Lifecycle management ensures teams know what actions to take when issues are discovered. Should the need for troubleshooting arise, access and event logs can provide failover and fallback options. Centralized experiment tracking includes well-defined metrics that enable MLOps teams to compare alternative models and, if necessary, roll back to an earlier version.
Adherence to regulatory standards requires operational best practices and comprehensive data knowledge. MLOps frameworks can help companies ensure compliance with rules governing data storage, access and longevity.
Experienced MLOps teams also know whether a model was trained on sensitive data and how that affects use and deployment. Including sensitive, private information in training data influences how organizations can employ the resulting model for certain business initiatives.
Understanding the key components of ML pipelines
Data engineering for MLOps involves building pipelines that perform a series of extract, transform and load (ETL) processes. Through a process of refinement and testing, MLOps frameworks can create reproducible ETL pipelines for data ingestion and training.
Moreover, MLOps teams can use automated multistep pipelines to retrain and deploy models, implement tracking with well-defined metrics, and gauge pipeline performance. MLOps teams can then compare model effectiveness and choose options for model rollbacks when necessary.
One option for testing is to use independent data, employ challenger models that measure predictions based on variations of the same decision logic and perform frequent recalibration. MLOps also makes it possible to deploy data pipelines and models together, automating the manual processes that data scientists originally used to create a pipeline.
Importance of cross-team collaboration
Seamless collaboration is an essential ingredient for successful MLOps. Although software developers and ML engineers are two of the primary stakeholders in MLOps initiatives, IT operations teams, data scientists and data engineers play significant roles as well.
It's critical to acknowledge that a single data scientist working in isolation cannot achieve the same goals as a diverse, experienced and cohesive MLOps team. Once cross-team operations are in place, IT leaders can ensure that communications and practices conform to a high level of interdependency and cooperation.
For example, model monitoring and testing require a clear understanding of data biases. Data scientists can conduct highly focused research on events, observe model changes and detect drift. At the same time, operations team members can employ standard and custom KPIs to monitor model performance over time, including setting up automated alerts for model degradation.
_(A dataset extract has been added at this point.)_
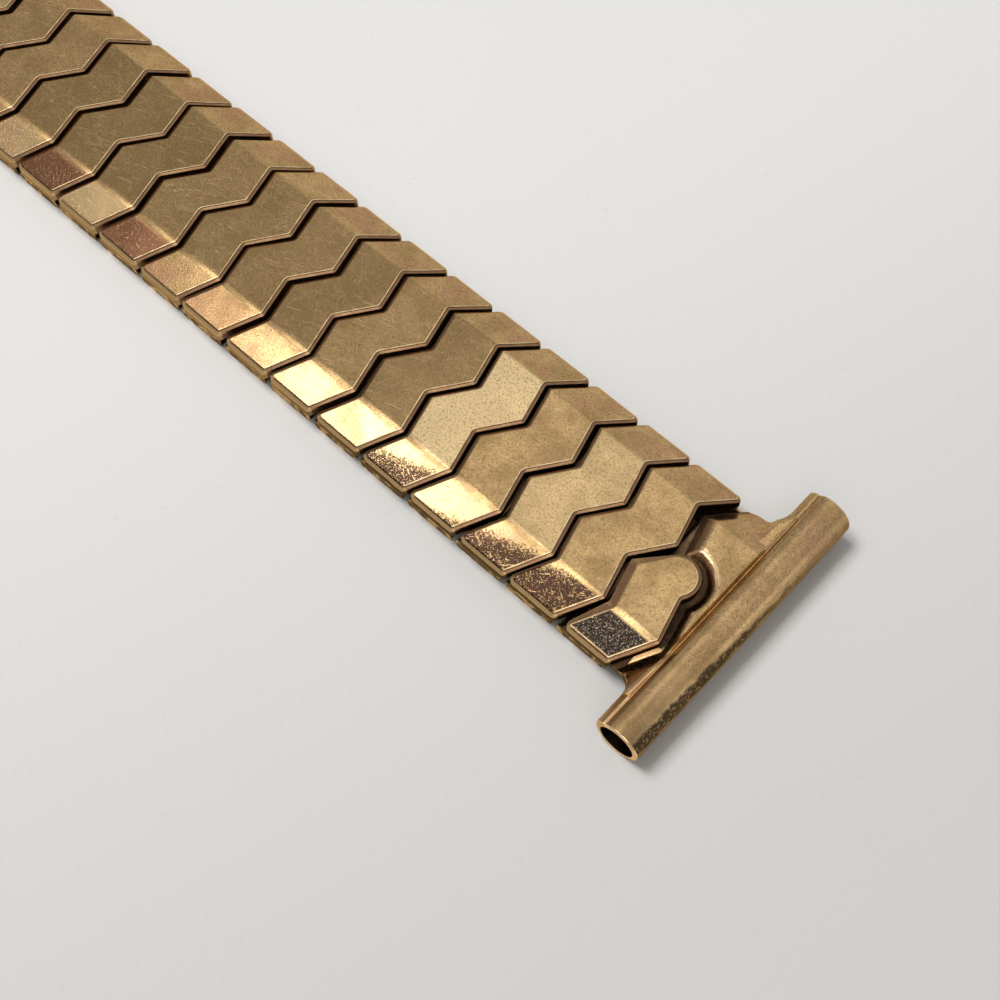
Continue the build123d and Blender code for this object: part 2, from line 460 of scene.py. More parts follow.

Assessing ML tools and frameworks
Organizations employ AI and MLOps tools and software to optimize data for use with the products and services they provide to customers.
Along with prioritizing model reliability at the design stage, it's critical for organizations to automate periodic model retraining. Certain ML tools can help maximize automation, streamline pipeline design, improve communication and collaboration, and ensure more reliable results.
MLOps tools are typically designed for specific stages of the ML lifecycle, such as data ingestion and preparation, model training and deployment, and verification and retraining. A variety of toolsets exist to meet these demands, each of which provides distinct features and capabilities.
Popular MLOps tools include the following:
- MLflow. An open source platform for the full ML lifecycle.
- Pachyderm. A container-native tool for automating and managing complex data processes.
- AWS SageMaker. A cloud platform for building, training and deploying ML models.
- H2O MLOps. A collaboration tool for data science and ML workflows.
- Neptune.ai. An ML experiment tracking and model registry tool.
The right toolset makes it easier for ML teams to understand model performance, identify errors and repair them in production. For example, MLflow provides a flexible, Python-compatible ML platform that can track experiments, and Pachyderm combines data lineage with end-to-end pipeline capabilities.
For companies that want to move their AI and ML processes to the cloud, options include Microsoft Azure ML, Google Cloud AI, AWS AI Services and Oracle AI. Companies that embrace a multi-cloud approach can also choose cloud-agnostic alternatives, such as MLflow on Databricks; Polyaxon, an open source platform for automating and reproducing deep learning and ML applications; and Kubeflow, a tool for running ML workloads on Kubernetes.